**Problem to solve**: Repeat only the lines running from the beginning of the material through the line that contains "ceiling_height = 0.487".

**Given material**:
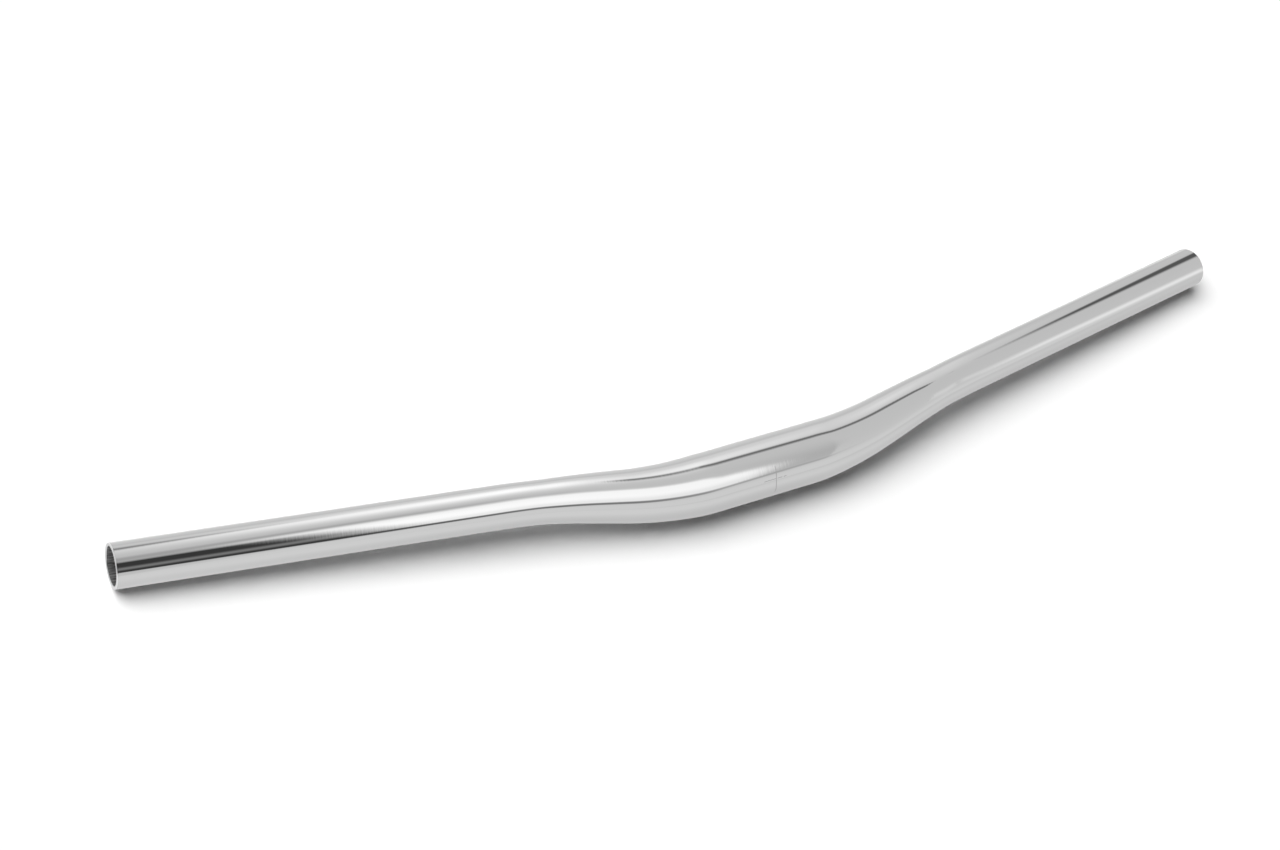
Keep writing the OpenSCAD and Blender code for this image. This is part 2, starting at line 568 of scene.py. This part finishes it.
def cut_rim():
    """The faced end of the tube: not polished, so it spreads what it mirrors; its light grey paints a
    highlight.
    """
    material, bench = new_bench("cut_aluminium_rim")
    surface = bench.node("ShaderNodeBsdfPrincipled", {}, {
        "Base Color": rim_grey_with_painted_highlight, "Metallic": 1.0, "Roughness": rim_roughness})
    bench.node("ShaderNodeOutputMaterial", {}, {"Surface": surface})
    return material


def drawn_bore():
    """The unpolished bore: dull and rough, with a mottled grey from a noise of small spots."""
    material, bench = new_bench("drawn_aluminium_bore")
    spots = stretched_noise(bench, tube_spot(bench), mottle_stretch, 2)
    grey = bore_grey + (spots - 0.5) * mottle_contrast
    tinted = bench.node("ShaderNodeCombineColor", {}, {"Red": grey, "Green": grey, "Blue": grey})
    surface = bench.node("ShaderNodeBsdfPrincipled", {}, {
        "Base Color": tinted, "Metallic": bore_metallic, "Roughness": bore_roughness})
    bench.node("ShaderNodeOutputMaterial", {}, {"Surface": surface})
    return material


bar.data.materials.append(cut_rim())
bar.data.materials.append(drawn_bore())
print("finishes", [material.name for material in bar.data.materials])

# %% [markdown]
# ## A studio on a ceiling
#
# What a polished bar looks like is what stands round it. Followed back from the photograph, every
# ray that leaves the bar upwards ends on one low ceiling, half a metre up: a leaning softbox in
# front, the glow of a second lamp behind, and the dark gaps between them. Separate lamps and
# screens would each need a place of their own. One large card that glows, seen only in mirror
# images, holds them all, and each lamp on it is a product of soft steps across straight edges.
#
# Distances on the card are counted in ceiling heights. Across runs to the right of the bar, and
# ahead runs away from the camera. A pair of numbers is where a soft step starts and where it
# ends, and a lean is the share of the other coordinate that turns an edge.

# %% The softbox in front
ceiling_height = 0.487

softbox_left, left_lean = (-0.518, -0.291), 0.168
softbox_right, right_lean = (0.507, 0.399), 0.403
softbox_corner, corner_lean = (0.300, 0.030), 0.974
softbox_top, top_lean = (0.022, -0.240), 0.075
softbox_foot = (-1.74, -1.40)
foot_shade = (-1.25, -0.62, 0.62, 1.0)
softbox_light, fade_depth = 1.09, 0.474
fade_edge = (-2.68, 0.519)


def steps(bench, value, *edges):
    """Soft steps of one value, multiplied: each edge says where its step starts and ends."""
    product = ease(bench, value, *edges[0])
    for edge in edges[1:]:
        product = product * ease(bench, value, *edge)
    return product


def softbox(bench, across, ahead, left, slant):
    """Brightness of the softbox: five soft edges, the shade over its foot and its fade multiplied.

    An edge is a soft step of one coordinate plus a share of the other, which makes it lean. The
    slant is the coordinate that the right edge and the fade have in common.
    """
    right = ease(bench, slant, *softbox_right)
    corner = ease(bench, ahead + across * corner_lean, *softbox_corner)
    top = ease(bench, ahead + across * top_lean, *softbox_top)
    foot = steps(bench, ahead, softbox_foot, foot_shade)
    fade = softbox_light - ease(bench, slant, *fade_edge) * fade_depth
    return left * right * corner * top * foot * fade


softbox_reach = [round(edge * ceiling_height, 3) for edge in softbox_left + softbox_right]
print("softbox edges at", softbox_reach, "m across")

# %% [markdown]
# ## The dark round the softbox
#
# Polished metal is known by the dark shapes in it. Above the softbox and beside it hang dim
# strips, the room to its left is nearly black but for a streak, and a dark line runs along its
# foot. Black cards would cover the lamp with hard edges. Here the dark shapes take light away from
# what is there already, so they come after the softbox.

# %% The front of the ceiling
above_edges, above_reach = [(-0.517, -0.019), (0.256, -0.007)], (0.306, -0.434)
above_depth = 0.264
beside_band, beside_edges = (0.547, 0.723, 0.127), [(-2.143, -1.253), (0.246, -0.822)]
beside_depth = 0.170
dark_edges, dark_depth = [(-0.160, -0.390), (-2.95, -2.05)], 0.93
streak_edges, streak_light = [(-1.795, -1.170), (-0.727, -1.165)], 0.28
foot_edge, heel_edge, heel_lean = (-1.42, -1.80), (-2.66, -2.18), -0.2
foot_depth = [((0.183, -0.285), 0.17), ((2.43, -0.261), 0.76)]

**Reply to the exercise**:
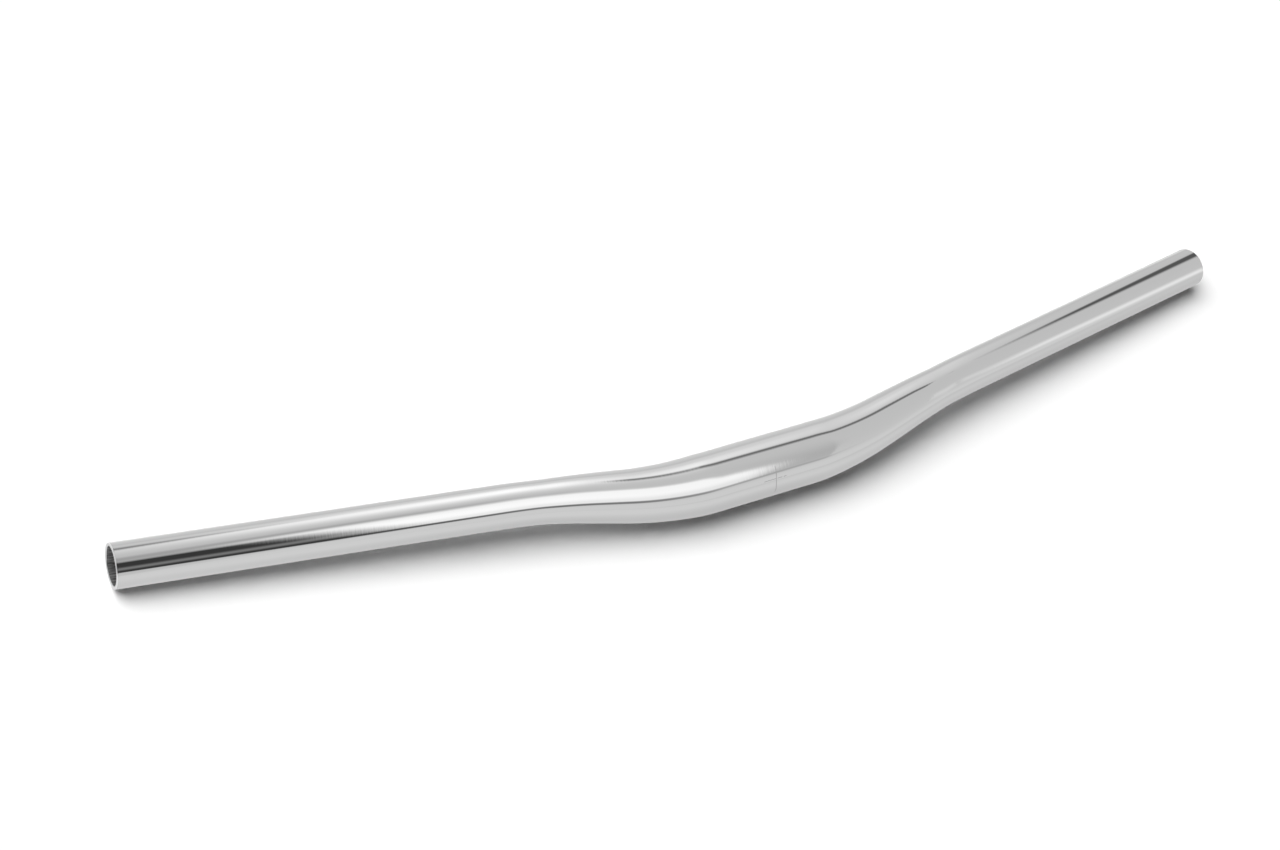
Keep writing the OpenSCAD and Blender code for this image. This is part 2, starting at line 568 of scene.py. This part finishes it.
def cut_rim():
    """The faced end of the tube: not polished, so it spreads what it mirrors; its light grey paints a
    highlight.
    """
    material, bench = new_bench("cut_aluminium_rim")
    surface = bench.node("ShaderNodeBsdfPrincipled", {}, {
        "Base Color": rim_grey_with_painted_highlight, "Metallic": 1.0, "Roughness": rim_roughness})
    bench.node("ShaderNodeOutputMaterial", {}, {"Surface": surface})
    return material


def drawn_bore():
    """The unpolished bore: dull and rough, with a mottled grey from a noise of small spots."""
    material, bench = new_bench("drawn_aluminium_bore")
    spots = stretched_noise(bench, tube_spot(bench), mottle_stretch, 2)
    grey = bore_grey + (spots - 0.5) * mottle_contrast
    tinted = bench.node("ShaderNodeCombineColor", {}, {"Red": grey, "Green": grey, "Blue": grey})
    surface = bench.node("ShaderNodeBsdfPrincipled", {}, {
        "Base Color": tinted, "Metallic": bore_metallic, "Roughness": bore_roughness})
    bench.node("ShaderNodeOutputMaterial", {}, {"Surface": surface})
    return material


bar.data.materials.append(cut_rim())
bar.data.materials.append(drawn_bore())
print("finishes", [material.name for material in bar.data.materials])

# %% [markdown]
# ## A studio on a ceiling
#
# What a polished bar looks like is what stands round it. Followed back from the photograph, every
# ray that leaves the bar upwards ends on one low ceiling, half a metre up: a leaning softbox in
# front, the glow of a second lamp behind, and the dark gaps between them. Separate lamps and
# screens would each need a place of their own. One large card that glows, seen only in mirror
# images, holds them all, and each lamp on it is a product of soft steps across straight edges.
#
# Distances on the card are counted in ceiling heights. Across runs to the right of the bar, and
# ahead runs away from the camera. A pair of numbers is where a soft step starts and where it
# ends, and a lean is the share of the other coordinate that turns an edge.

# %% The softbox in front
ceiling_height = 0.487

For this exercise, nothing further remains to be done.